Monday, August 4, 2014

Cancer -- Everything's Gotta Eat


I've been accused of being heartless and cruel, and even rooting for people's suffering and evil, simply because of my realistic recognition that everything's gotta eat. This isn't something I came up with myself, but it's a teaching passed on to me by my dad, who got it from his dad, etc., probably. I haven't actually traced it back multiple generations. But it has nothing to do with rooting for suffering...

My dad, every time we had a complaint about something -- mice droppings in the cupboard, coons at the campsite -- would say, "Everything's gotta eat." Which, he pointed out, was something we depended on when we needed it, and therefore should appreciate. Which is true. If we want to catch a mouse in a trap we take advantage of the fact that it has to eat. And the same for coons. And fish. Imagine going to fish and not wanting fish to eat! You'd have to catch them in a net. And they'd be bone skinny, since they didn't eat.

Like I said, this is truth and it's realistic. If people suffer because something's eating them, they (we, I) need to be more accepting of how things are. If we can eat the source of the problem, or find something else to eat it, that's the same thing, but in a curative way. So we have medicine/radiation to eat it, in a sense. For some things you can get leeches, to get in there and go to town.

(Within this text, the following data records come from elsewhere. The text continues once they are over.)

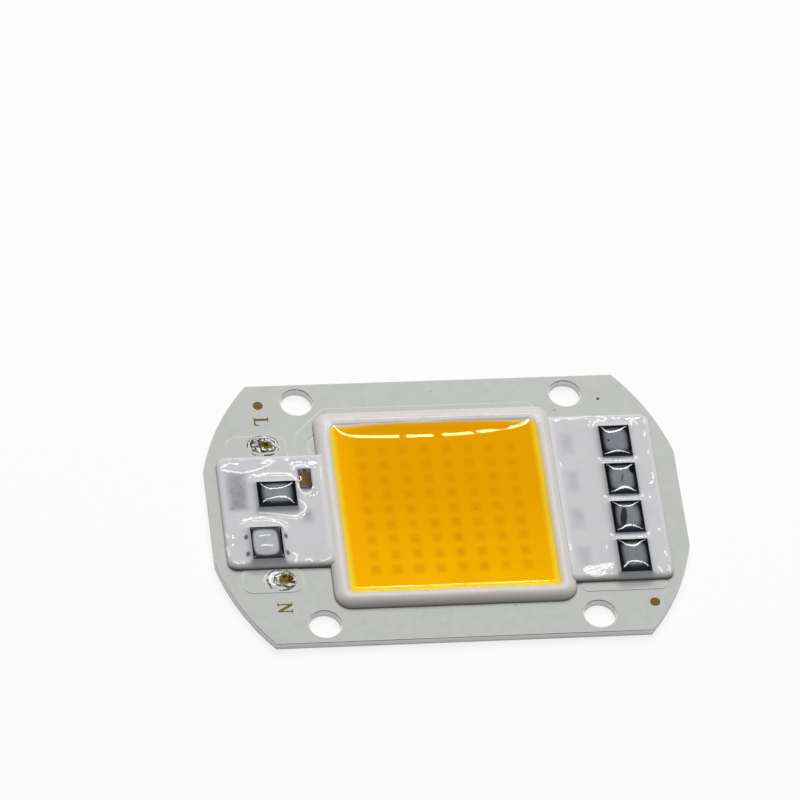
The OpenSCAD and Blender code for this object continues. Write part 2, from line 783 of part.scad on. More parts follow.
// Section of the dam's bead, with its middle line on the section's own Y axis
module bead_section() {
    intersection() {
        translate([0, bead_z]) circle(bead_r, $fn = bead_fn);
        translate([-bead_r, z_film]) square(2 * bead_r);
    }
}

// The bead laid as a closed round-cornered loop
module bead_loop() {
    straight_l = line_l - 2 * line_r;
    straight_w = line_w - 2 * line_r;
    translate([dam_x, 0, 0]) for (side = [0, 1]) {
        mirror([0, side, 0]) translate([-straight_l / 2, line_w / 2, 0])
            rotate([90, 0, 90]) linear_extrude(straight_l) bead_section();
        mirror([side, 0, 0]) translate([line_l / 2, straight_w / 2, 0])
            rotate([90, 0, 0]) linear_extrude(straight_w) bead_section();
        for (up = [0, 1]) mirror([side, 0, 0]) mirror([0, up, 0])
            translate([straight_l / 2, straight_w / 2, 0])
                rotate_extrude(angle = 90) intersection() {
                    translate([line_r, 0]) bead_section();
                    square(line_r + 2 * bead_r);
                }
    }
}

// The round form of the bead's four sides, run on past its corners and down into the board
module straight_beads() {
    long = line_l + 2 * bead_r;
    translate([dam_x, 0, bead_z]) for (side = [-1, 1]) {
        translate([0, side * line_w / 2, 0]) rotate([0, 90, 0])
            cylinder(r = bead_r, h = long, center = true, $fn = bead_fn);
        translate([side * line_l / 2, 0, 0]) rotate([90, 0, 0])
            cylinder(r = bead_r, h = long, center = true, $fn = bead_fn);
    }
}

module dam() {
    color([0.9, 0.89, 0.87]) difference() {
        bead_loop();
        film_blank();
        layer(z_film - eps, copper_t + eps) copper_areas(0);
    }
}

// The hollow over the gel: flat in the middle, with a round slope up to the bead on every side
module hollow_section(half) {
    low = rim_z - gel_sag;
    difference() {
        translate([-half, low]) square([2 * half, 2 * gel_sag]);
        for (side = [0, 1]) mirror([side, 0]) difference() {
            translate([half - gel_slope_w, low - gel_sag]) square([gel_slope_w + eps, 2 * gel_sag]);
            translate([half - gel_slope_w, low + gel_arc_r]) circle(gel_arc_r, $fn = shallow_fn);
        }
    }
}

module phosphor_gel() {
    color([0.95, 0.66, 0.05]) difference() {
        translate([dam_x - gel_box_l / 2, -gel_box_w / 2, z_film])
            cube([gel_box_l, gel_box_w, rim_z - z_film]);
        translate([dam_x, 0, 0]) intersection() {
            translate([0, line_w / 2, 0]) rotate([90, 0, 0])
                linear_extrude(line_w) hollow_section(gel_half_l);
            translate([-line_l / 2, 0, 0]) rotate([90, 0, 90])
                linear_extrude(line_l) hollow_section(gel_half_w);
        }
        straight_beads();
        for (column = [1 : columns]) die_column(column);
        layer(z_film - eps, copper_t + eps) copper_areas(0);
        bond_wires();
    }
}

// ---------- silicone pads ----------

// Half section of a pad that ends at x = reach_x: its top edge is round
module pad_section(inner_x, reach_x) {
    translate([inner_x, z_film]) square([reach_x - pad_edge_r - inner_x, pad_z - z_film]);
    translate([inner_x, z_film]) square([reach_x - inner_x, pad_z - pad_edge_r - z_film]);
    translate([reach_x - pad_edge_r, pad_z - pad_edge_r]) intersection() {
        circle(pad_edge_r);
        square(pad_edge_r);
    }
}

// A pad from x = 0 to x = l, with round corners at its far end in X
module pad_block(l, near, far) {
    straight = l - pad_corner_r;
    middle = (far + near) / 2;
    width = far - near;
    translate([0, middle, 0]) for (side = [0, 1]) mirror([0, side, 0]) {
        rotate([90, 0, 90]) linear_extrude(straight) pad_section(0, width / 2);
        translate([straight, width / 2 - pad_corner_r, 0])
            rotate_extrude(angle = 90) pad_section(0, pad_corner_r);
        translate([straight, width / 2 - pad_corner_r, 0]) rotate([90, 0, 0])
            linear_extrude(width / 2 - pad_corner_r) pad_section(0, pad_corner_r);
    }
}

// Silicone over a tall part: a thin crown on its top, and the slope that climbs its sides
module part_cover(part_w, part_l, top) {
    w = part_w + 2 * skin_t;
    l = part_l + 2 * skin_t;
    crown = film_t - skin_t / 2;
    crown_r = (w * w / 4 + l * l / 4 + crown * crown) / (2 * crown);
    intersection() {
        translate([0, 0, top + film_t - crown_r]) sphere(crown_r, $fn = shallow_fn);
        translate([-w / 2, -l / 2, z_film]) cube([w, l, top + film_t - z_film]);
    }
    for (side = [0, 1]) {
        mirror([side, 0, 0]) translate([w / 2, l / 2, 0]) rotate([90, 0, 0])
            linear_extrude(l) climb_section(top);
        mirror([0, side, 0]) translate([-w / 2, l / 2, 0]) rotate([90, 0, 90])
            linear_extrude(w) climb_section(top);
        for (up = [0, 1]) mirror([side, 0, 0]) mirror([0, up, 0])
            translate([w / 2, l / 2, 0]) rotate_extrude(angle = 90) climb_section(top);
    }
}

// Section of that slope: it leaves the part's top edge and runs out into the pad's face
module climb_section(top) {
    difference() {
        translate([0, z_film]) square([climb_r - sink, top - z_film]);
        translate([climb_r - sink, pad_z - sink + climb_r]) circle(climb_r, $fn = bead_fn);
    }
}

module so_cover() part_cover(so_w, so_l, so_top);

module driver_encapsulant() {
    inner = dam_right - under;
    color([0.86, 0.86, 0.89, 0.6]) difference() {
        union() {
            translate([inner, 0, 0])
                pad_block(driver_pad_end - inner, driver_pad_near, driver_pad_far);
            intersection() {
                for (i = [1 : drivers]) at_driver(i) so_cover();
                layer(z_film, 2 * so_top) round_box([inner, driver_pad_near],
                    [driver_pad_end, driver_pad_far], pad_corner_r);
            }
        }
        film_blank();
        bead_loop();
        layer(z_film - eps, copper_t + eps) all_lands(0);
        driver_side_solder();
        for (i = [1 : drivers]) {
            at_driver(i) so_body();
            at_driver(i) so_leads_all();
            at_sense(i) chip_bar(chip_l, chip_w, chip_h);
            at_sense(i) chip_caps(chip_l, chip_w, chip_h);
        }
    }
}

module input_encapsulant() {
    inner = dam_left + under;
    color([0.86, 0.86, 0.89, 0.6]) difference() {
        union() {
            translate([inner, 0, 0]) mirror([1, 0, 0])
                pad_block(inner - input_pad_end, -input_pad_near, input_pad_far);
            intersection() {
                union() {
                    at_regulator() so_cover();
                    at_rectifier()
                        part_cover(rectifier_w, rectifier_l, so_top);
                    at_capacitor() part_cover(chip_w, chip_l, z_seat + capacitor_h);
                }
                layer(z_film, 2 * so_top) round_box([input_pad_end, -input_pad_near],
                    [inner, input_pad_far], pad_corner_r);
            }
        }
        film_blank();
        bead_loop();
        layer(z_film - eps, copper_t + eps) all_lands(0);
        input_side_solder();
        at_regulator() {
            so_body();
            so_leads_all();
        }
        at_rectifier() {
            moulded_body(rectifier_w, rectifier_l);
            rectifier_leads_all();
        }
        at_capacitor() chip_bar(chip_l, chip_w, capacitor_h);
        at_capacitor() chip_caps(chip_l, chip_w, capacitor_h);
        at_fuse() chip_bar(fuse_l, fuse_w, fuse_h);
        at_fuse() chip_caps(fuse_l, fuse_w, fuse_h);
        at_bleed() chip_bar(bleed_l, bleed_w, chip_h);
        at_bleed() chip_caps(bleed_l, bleed_w, chip_h);
    }
}

base_plate();
insulation_layer();
line_copper();
fused_copper();
neutral_copper();
bus_copper();
feed_copper();
return_copper();
driver_copper();
component_lands();
solder_mask();
gold_marks();
line_solder();
neutral_solder();
component_solder();
die_column(1);  // die_column_1
die_column(2);  // die_column_2
die_column(3);  // die_column_3
die_column(4);  // die_column_4
die_column(5);  // die_column_5
die_column(6);  // die_column_6
die_column(7);  // die_column_7
die_column(8);  // die_column_8
bond_wires();
dam();
phosphor_gel();
driver_body(1);  // driver_body_1
driver_body(2);  // driver_body_2
driver_body(3);  // driver_body_3
driver_body(4);  // driver_body_4
driver_leads(1);  // driver_leads_1
driver_leads(2);  // driver_leads_2
driver_leads(3);  // driver_leads_3
driver_leads(4);  // driver_leads_4
regulator_body();
regulator_leads();
rectifier_body();
rectifier_leads();
capacitor_body();
capacitor_ends();
fuse_body();
fuse_ends();
bleed_body();
bleed_ends();
sense_bodies();
sense_ends();
input_encapsulant();
driver_encapsulant();
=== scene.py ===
"""The looks of a COB LED with its drivers: silicone, phosphor gel, white board and solder."""

import json
import math

import bpy
import numpy as np
from mathutils import Matrix, Vector


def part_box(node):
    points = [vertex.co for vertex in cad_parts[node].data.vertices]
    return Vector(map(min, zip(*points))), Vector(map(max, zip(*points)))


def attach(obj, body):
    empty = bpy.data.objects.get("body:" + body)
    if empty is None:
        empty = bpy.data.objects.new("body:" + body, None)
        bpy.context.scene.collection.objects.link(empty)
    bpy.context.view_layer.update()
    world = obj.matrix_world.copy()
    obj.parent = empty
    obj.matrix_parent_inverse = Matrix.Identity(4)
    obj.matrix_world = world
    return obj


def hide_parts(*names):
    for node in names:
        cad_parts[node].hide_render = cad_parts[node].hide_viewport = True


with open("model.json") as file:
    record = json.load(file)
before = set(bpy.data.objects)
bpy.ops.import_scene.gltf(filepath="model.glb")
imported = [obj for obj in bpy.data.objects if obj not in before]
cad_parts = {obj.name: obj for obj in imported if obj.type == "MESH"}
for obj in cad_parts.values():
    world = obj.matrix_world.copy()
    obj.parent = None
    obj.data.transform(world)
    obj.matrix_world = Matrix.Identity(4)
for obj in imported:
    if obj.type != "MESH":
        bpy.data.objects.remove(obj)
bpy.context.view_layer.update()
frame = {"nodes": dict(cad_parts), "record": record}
MM = 0.001

# ---------- camera ----------

CAMERA_PLACE = (-0.12642, -0.49209, 0.67349)
CAMERA_RIGHT = (0.98906, -0.11364, 0.09406)
CAMERA_UP = (0.03346, 0.79382, 0.60723)
CAMERA_BACK = (-0.14367, -0.59744, 0.78894)
SENSOR = 36
LENS = 302.08


def make_camera():
    data = bpy.data.cameras.new("camera")
    data.sensor_width = SENSOR
    data.lens = LENS
    camera = bpy.data.objects.new("camera", data)
    bpy.context.scene.collection.objects.link(camera)
    turn = Matrix((CAMERA_RIGHT, CAMERA_UP, CAMERA_BACK)).transposed()
    camera.matrix_world = Matrix.Translation(CAMERA_PLACE) @ turn.to_4x4()
    bpy.context.scene.camera = camera


make_camera()

# ---------- places from the frame, in mm ----------


def span(node):
    """The lowest and highest corner of a CAD node, in mm."""
    low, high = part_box(node)
    return np.array(low) / MM, np.array(high) / MM


def middle(node):
    low, high = span(node)
    return (low + high) / 2


def half_of(node):
    low, high = span(node)
    return (high - low) / 2


# What the nodes' boxes don't say: the counts, and sizes of one piece among several in a node
DRIVERS = 4
DRIVER_NODES = ["driver_body_%d" % i for i in range(1, DRIVERS + 1)]
COLUMNS = 8
ROWS = 9
BEAD_W = 2.65
DIE_W = 1.3
SENSE_L = 3.2
LEAD_PITCH = 2.54
# How far the gel's solid starts below the mask's top, and how far silicone and tin reach below it
GEL_SINK = 0.04
FLOW = 0.02

MASK_TOP = span("phosphor_gel")[0][2] + GEL_SINK
DAM_LOW, DAM_HIGH = span("dam")
DAM_MID = (DAM_LOW + DAM_HIGH) / 2
LINE_HALF = (DAM_HIGH - DAM_LOW)[:2] / 2 - BEAD_W / 2
GEL_TOP = span("phosphor_gel")[1][2]
BEAD_H = DAM_HIGH[2] - MASK_TOP
BEAD_R = (BEAD_W**2 / 4 + BEAD_H**2) / (2 * BEAD_H)
# Half size of the gel's surface, where it meets the dam's round bead
GEL_HALF = LINE_HALF - math.sqrt(BEAD_R**2 - (GEL_TOP - (DAM_HIGH[2] - BEAD_R)) ** 2)

# ---------- meshes ----------


def make_piece(name, verts, faces, material, smooth=True):
    """A mesh from points in mm, riding on the part's only body."""
    mesh = bpy.data.meshes.new(name)
    mesh.from_pydata((np.asarray(verts) * MM).tolist(), [], faces)
    mesh.update()
    if smooth:
        mesh.polygons.foreach_set("use_smooth", [True] * len(mesh.polygons))
    mesh.materials.append(material)
    piece = bpy.data.objects.new(name, mesh)
    bpy.context.scene.collection.objects.link(piece)
    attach(piece, "root")
    return piece


def grid_faces(rows, columns):
    """Quads over a grid of points that is stored row after row, facing up."""
    index = np.arange(rows * columns).reshape(rows, columns)
    corners = [index[:-1, :-1], index[:-1, 1:], index[1:, 1:], index[1:, :-1]]
    return np.stack(corners, -1).reshape(-1, 4).tolist()


def grid_rim(rows, columns):
    """The grid's outer points in order, anticlockwise from above."""
    index = np.arange(rows * columns).reshape(rows, columns)
    return [*index[0, :-1], *index[:-1, -1], *index[-1, :0:-1], *index[:0:-1, 0]]


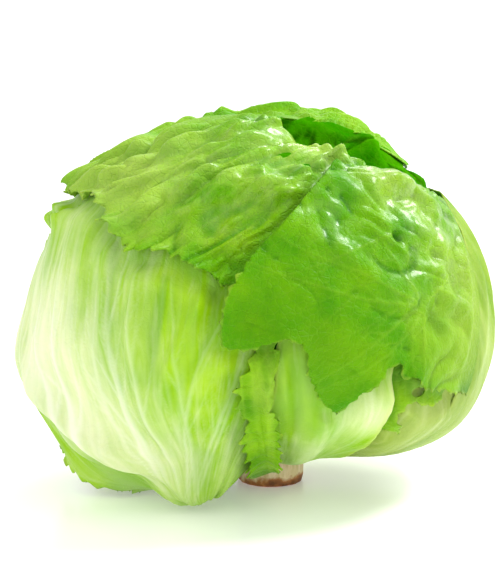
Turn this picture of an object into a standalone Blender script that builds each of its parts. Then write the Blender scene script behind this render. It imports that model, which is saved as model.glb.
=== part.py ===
"""A head of iceberg lettuce standing on its cut stem.

The head is a dense heart on a short stem, wrapped in loose outer leaves. All lengths below
are in millimetres, and the meshes are made in metres. X runs to the right, Y to the back and
Z up, with the origin at the middle of the stem's cut face.

A direction is a pair (azimuth, elevation) in degrees, seen from the middle of the head:
azimuth 0 faces the front (-Y), 90 the right (+X), and elevation 90 is straight up. In the
functions below, directions are unit vectors, one to a row.
"""

import math
from dataclasses import dataclass, field

import bmesh
import bpy
import numpy as np

METRES = 0.001

# The head
HEAD_MIDDLE = np.array((-7.0, 0.0, 69.0))
OUTLINE_LEAN = math.radians(12)
OUTLINE_RADIUS = {
    0: 87, 30: 80, 60: 74, 90: 70, 120: 69, 150: 78, 180: 83, 195: 90, 210: 88,
    225: 86, 240: 75, 255: 65, 270: 62, 300: 67, 315: 79, 330: 89, 345: 90,
}
FRONT_DEPTH = 77.0
BACK_DEPTH = 73.0
MEAN_RADIUS = 76.0
LOWEST_LEAF = 0.3

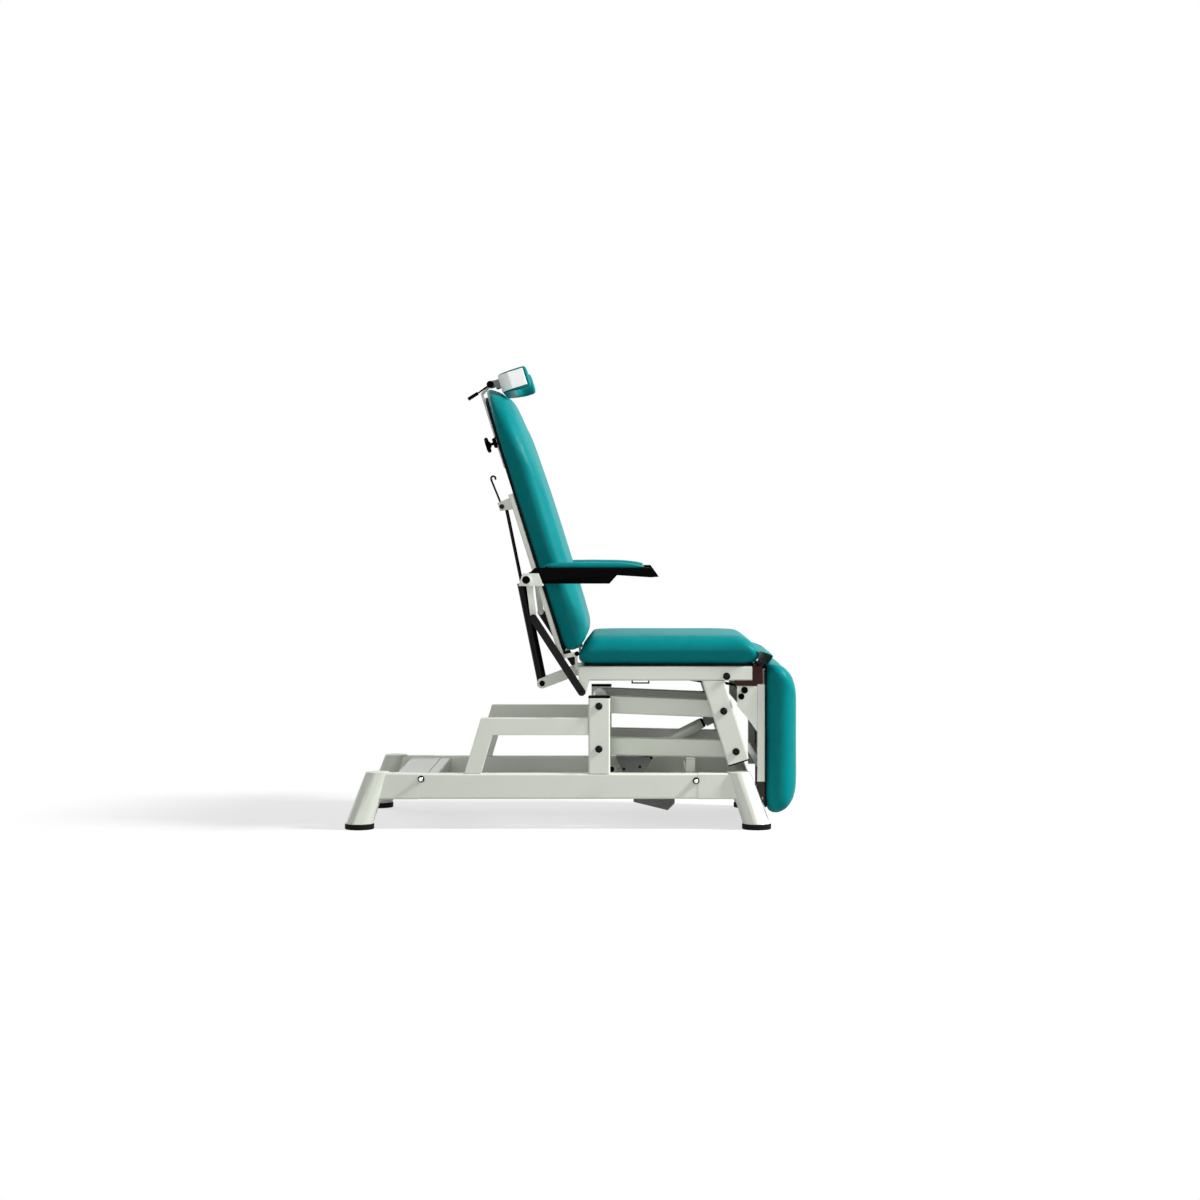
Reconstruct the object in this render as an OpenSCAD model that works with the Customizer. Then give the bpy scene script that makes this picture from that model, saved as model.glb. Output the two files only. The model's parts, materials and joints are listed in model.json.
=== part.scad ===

I've also been called fatalistic when it comes to this teaching about eating, but really I'm not. Again, it's realism, not that you have to accept it. Just like in another saying, "Eat or be eaten." If you're being eaten by something, in my opinion -- and I'm not expecting contradiction on this -- you have the prerogative and instinct to eat it back. May he with the best appetite and chompers win!

We as men have it in our arsenal to co-opt the eating talents of other agents. Like I said above, medicine, leeches. Or doctors. Doctors are just as good as leeches, if not better. Both bring their natural talents to the task, but doctors, because of their human minds and in-depth training, have additional talents. If it's a job for a leech, I'll go with a leech. If it's a job for a doctor -- and sometimes the doctor has to make this judgment for me -- I'll go with the doctor. In my experience, thinking back, I haven't used leeches as much as I might have.

OK, friends, before you criticize me for my stance on cancer, just remember, I too have suffered this scourge. Yes, I call it a scourge, since it killed my father, my mother, and other relatives, no doubt, many whom I haven't even known. It will probably get me, eventually. But if it does, I will maintain the same truth that I live by today: Everything's gotta eat. If the thing exists and perpetuates itself by eating, then to hope (or deny it) is folly.

The big difference, in our sentiments, is we don't mind doing the eating, but we don't want to be the eaten. Reminding me of the old illustration of the little fish being eaten by a bigger fish that's being eaten by yet a bigger fish being eaten, and on and on. If you're anywhere on that chain, you might not want to be eaten, but you can't deny the guy behind you his prerogative, unless you get out of the way.

When it comes to cancer, there are certain proactive things we can do, at least for a while, to keep ourselves from being eaten. Like don't smoke, don't chew, and don't go with girls who do. That might work. Everyday there's something else being brought forth as another cause of cancer. The best thing you can do, one imagines, is lock yourself in a room and do nothing. Except letting yourself out at certain times of the day to exercise and eat good meals and drink water.

Please, then, the next time you see cancer eating you or someone you know and love, remember, that's the way it is. Everything's gotta eat. If you can eat it back, by all means go for it; you have my blessing. If not, let this philosophical truth be your guiding light and, I might say, your comfort.